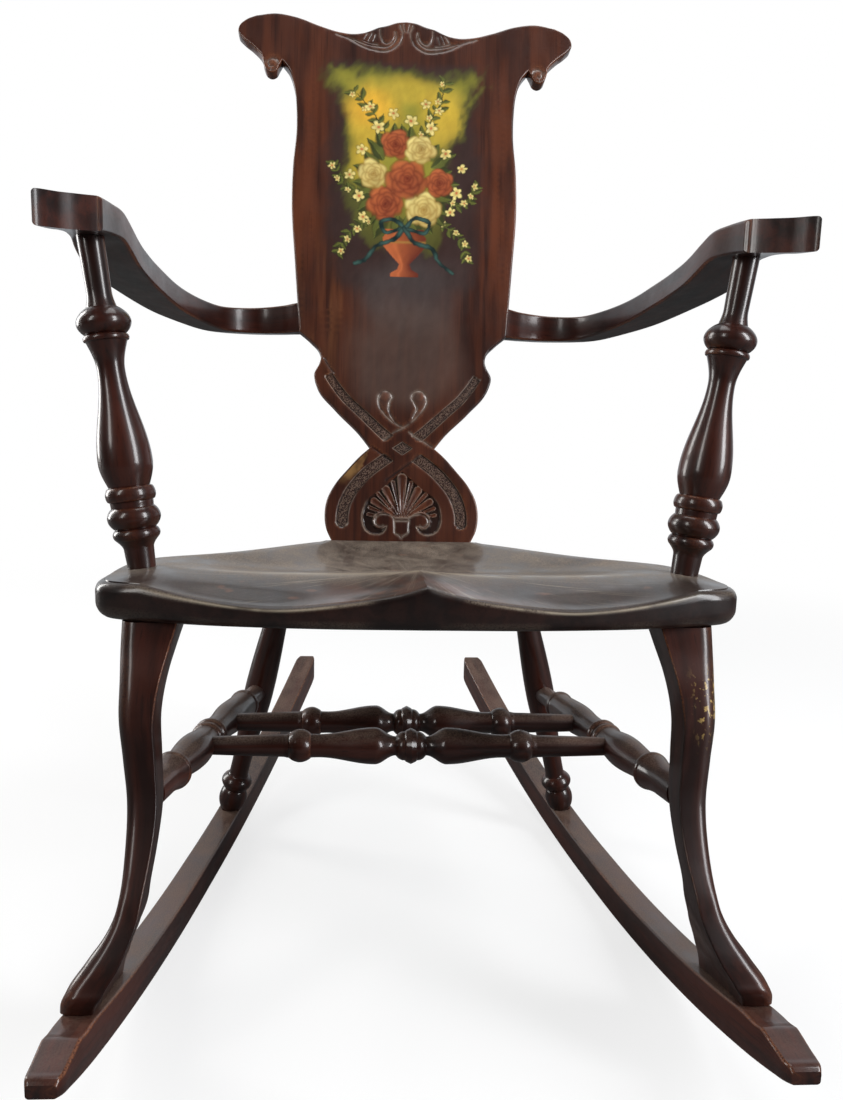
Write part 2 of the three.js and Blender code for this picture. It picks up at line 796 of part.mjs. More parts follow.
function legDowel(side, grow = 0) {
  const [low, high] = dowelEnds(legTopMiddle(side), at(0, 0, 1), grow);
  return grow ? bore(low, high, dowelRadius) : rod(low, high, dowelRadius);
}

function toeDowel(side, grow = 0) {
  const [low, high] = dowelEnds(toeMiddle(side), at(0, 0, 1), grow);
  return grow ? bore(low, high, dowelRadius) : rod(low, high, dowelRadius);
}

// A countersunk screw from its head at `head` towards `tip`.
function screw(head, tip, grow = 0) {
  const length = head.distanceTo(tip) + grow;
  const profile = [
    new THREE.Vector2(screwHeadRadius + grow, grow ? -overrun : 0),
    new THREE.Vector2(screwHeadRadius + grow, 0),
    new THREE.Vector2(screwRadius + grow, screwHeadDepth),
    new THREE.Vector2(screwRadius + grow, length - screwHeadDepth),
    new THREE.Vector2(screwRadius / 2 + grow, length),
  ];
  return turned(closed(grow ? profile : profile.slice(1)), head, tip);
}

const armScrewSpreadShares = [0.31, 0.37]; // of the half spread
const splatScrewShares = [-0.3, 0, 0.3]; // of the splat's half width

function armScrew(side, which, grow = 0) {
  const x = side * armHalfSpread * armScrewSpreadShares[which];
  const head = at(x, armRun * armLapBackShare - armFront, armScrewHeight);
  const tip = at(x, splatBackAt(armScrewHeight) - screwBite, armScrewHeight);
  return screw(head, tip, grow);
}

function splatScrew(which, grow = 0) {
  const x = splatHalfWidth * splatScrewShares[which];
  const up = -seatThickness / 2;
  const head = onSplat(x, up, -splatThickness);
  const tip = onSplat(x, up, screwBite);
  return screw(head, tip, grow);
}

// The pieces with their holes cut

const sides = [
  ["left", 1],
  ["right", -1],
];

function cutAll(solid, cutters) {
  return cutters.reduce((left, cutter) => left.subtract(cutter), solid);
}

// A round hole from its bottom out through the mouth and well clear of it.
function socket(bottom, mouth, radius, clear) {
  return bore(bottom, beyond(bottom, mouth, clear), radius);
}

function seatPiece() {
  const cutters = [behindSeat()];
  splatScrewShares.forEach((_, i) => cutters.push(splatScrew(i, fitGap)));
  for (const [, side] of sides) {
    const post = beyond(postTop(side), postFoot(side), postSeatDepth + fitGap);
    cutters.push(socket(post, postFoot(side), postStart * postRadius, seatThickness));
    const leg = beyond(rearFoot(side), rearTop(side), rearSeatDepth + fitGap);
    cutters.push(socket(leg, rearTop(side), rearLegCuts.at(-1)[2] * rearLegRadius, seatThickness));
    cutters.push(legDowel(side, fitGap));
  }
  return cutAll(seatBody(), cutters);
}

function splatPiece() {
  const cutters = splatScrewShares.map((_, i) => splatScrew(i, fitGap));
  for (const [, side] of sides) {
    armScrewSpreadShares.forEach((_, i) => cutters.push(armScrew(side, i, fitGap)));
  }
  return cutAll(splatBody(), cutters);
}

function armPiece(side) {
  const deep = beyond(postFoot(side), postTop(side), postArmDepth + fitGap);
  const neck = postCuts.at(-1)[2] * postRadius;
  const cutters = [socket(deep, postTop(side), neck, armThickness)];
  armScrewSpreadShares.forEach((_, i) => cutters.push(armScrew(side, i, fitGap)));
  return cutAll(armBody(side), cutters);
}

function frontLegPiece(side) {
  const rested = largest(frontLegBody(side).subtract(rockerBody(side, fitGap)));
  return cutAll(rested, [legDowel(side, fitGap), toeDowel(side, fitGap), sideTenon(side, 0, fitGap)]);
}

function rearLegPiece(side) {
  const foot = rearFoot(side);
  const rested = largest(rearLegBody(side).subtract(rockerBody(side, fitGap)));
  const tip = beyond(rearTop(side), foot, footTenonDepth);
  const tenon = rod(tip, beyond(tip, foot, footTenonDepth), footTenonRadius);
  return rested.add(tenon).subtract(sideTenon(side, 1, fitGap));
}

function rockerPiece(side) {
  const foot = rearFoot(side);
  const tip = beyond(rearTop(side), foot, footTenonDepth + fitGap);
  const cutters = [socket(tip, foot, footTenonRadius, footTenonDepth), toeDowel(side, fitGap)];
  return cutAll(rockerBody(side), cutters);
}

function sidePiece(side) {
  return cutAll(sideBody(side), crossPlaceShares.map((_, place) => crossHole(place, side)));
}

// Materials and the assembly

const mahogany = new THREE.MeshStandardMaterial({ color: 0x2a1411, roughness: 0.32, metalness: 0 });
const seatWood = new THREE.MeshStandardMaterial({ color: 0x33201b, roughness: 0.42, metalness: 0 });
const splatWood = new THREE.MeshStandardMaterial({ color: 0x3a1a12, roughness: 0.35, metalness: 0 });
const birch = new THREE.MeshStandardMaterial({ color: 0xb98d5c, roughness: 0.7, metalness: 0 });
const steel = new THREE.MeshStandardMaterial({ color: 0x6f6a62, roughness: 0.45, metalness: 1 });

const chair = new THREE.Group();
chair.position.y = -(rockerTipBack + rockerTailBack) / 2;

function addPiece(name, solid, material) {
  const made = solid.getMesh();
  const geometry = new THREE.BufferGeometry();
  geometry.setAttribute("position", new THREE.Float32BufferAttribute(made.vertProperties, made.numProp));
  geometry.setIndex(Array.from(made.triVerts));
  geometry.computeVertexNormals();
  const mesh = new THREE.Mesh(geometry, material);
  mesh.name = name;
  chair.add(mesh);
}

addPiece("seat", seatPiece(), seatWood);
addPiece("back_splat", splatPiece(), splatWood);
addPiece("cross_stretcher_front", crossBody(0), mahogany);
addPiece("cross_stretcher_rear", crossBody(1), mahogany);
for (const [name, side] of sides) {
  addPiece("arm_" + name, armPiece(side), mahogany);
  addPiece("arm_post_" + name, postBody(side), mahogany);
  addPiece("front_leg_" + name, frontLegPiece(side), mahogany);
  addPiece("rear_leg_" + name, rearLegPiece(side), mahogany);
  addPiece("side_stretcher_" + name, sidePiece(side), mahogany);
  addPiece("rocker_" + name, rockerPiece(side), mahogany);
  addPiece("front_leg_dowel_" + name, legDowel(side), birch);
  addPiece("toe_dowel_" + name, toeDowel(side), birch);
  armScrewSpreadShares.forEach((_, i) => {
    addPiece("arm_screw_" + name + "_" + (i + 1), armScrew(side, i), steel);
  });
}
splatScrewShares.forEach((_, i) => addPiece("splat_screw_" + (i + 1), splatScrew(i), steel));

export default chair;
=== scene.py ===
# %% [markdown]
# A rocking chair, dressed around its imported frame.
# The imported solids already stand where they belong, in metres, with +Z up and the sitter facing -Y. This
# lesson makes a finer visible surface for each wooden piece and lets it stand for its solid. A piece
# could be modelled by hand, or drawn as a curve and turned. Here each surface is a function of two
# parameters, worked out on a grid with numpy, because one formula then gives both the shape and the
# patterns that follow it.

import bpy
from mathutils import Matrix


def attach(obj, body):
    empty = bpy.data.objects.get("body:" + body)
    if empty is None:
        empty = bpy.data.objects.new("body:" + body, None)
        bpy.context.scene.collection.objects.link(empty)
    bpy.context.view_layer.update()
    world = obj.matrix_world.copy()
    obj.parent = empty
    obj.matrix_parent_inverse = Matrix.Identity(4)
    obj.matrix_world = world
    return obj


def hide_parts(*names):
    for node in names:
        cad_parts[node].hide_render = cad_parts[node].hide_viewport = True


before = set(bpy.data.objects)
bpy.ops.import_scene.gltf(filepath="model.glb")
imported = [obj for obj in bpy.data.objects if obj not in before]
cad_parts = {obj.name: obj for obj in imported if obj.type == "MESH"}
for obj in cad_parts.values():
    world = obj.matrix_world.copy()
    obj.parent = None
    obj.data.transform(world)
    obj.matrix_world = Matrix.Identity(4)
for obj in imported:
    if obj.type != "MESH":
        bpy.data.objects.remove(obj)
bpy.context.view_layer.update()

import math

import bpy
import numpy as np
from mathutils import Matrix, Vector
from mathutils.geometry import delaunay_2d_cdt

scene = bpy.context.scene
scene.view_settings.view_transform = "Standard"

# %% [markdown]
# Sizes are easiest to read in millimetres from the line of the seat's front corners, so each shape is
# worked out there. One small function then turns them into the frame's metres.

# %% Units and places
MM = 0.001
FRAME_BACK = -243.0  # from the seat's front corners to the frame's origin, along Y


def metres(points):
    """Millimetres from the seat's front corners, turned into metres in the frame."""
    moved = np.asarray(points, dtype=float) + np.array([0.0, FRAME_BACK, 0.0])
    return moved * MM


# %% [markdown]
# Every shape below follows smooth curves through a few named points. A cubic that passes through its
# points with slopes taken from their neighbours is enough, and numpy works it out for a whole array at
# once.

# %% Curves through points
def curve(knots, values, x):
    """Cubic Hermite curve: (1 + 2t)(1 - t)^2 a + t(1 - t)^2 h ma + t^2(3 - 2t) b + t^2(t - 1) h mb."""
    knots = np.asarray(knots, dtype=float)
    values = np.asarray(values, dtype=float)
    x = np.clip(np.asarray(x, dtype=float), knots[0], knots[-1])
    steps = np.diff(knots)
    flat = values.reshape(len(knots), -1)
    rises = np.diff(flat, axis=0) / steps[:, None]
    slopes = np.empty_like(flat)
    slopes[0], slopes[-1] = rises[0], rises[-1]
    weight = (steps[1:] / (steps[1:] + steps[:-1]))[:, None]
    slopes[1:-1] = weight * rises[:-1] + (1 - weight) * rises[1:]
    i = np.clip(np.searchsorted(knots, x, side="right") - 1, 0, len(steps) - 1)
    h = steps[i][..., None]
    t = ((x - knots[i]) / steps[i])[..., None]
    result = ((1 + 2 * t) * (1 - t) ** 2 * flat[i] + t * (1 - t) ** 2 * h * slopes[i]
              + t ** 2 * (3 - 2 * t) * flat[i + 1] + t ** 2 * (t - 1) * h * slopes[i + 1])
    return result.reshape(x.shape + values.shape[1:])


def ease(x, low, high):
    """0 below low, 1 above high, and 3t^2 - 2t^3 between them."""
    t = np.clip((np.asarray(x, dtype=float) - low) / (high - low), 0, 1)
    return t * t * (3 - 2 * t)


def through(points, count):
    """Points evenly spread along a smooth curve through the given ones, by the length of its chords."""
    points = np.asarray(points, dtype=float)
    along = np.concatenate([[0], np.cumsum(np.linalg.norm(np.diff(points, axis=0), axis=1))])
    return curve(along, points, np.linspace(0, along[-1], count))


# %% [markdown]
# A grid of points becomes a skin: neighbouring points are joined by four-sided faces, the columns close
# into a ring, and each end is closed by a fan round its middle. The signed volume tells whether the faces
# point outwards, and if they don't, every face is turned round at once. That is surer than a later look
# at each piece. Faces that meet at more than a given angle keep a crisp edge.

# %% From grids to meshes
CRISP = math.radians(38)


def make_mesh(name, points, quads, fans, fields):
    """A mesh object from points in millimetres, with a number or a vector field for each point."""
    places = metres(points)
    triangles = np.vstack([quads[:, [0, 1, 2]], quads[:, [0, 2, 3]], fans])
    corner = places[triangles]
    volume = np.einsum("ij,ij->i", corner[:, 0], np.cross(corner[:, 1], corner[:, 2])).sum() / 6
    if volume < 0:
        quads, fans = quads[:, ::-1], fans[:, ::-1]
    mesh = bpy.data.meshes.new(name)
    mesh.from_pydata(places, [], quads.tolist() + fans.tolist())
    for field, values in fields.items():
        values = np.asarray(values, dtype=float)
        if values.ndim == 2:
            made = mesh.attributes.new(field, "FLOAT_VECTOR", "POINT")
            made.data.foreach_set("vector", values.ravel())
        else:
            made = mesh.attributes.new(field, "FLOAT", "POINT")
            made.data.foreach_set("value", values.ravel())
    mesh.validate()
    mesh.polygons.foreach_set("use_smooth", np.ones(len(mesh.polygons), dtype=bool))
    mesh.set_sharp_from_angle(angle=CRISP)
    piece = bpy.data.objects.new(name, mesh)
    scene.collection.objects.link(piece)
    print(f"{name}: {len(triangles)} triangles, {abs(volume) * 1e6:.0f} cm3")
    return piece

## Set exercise
Reproduce word for word the material above, beginning with the line that contains "name, toeDowel(side), birch);" and ending with the line that contains "# patterns that follow it.".

## Finished task
  addPiece("toe_dowel_" + name, toeDowel(side), birch);
  armScrewSpreadShares.forEach((_, i) => {
    addPiece("arm_screw_" + name + "_" + (i + 1), armScrew(side, i), steel);
  });
}
splatScrewShares.forEach((_, i) => addPiece("splat_screw_" + (i + 1), splatScrew(i), steel));

export default chair;
=== scene.py ===
# %% [markdown]
# A rocking chair, dressed around its imported frame.
# The imported solids already stand where they belong, in metres, with +Z up and the sitter facing -Y. This
# lesson makes a finer visible surface for each wooden piece and lets it stand for its solid. A piece
# could be modelled by hand, or drawn as a curve and turned. Here each surface is a function of two
# parameters, worked out on a grid with numpy, because one formula then gives both the shape and the
# patterns that follow it.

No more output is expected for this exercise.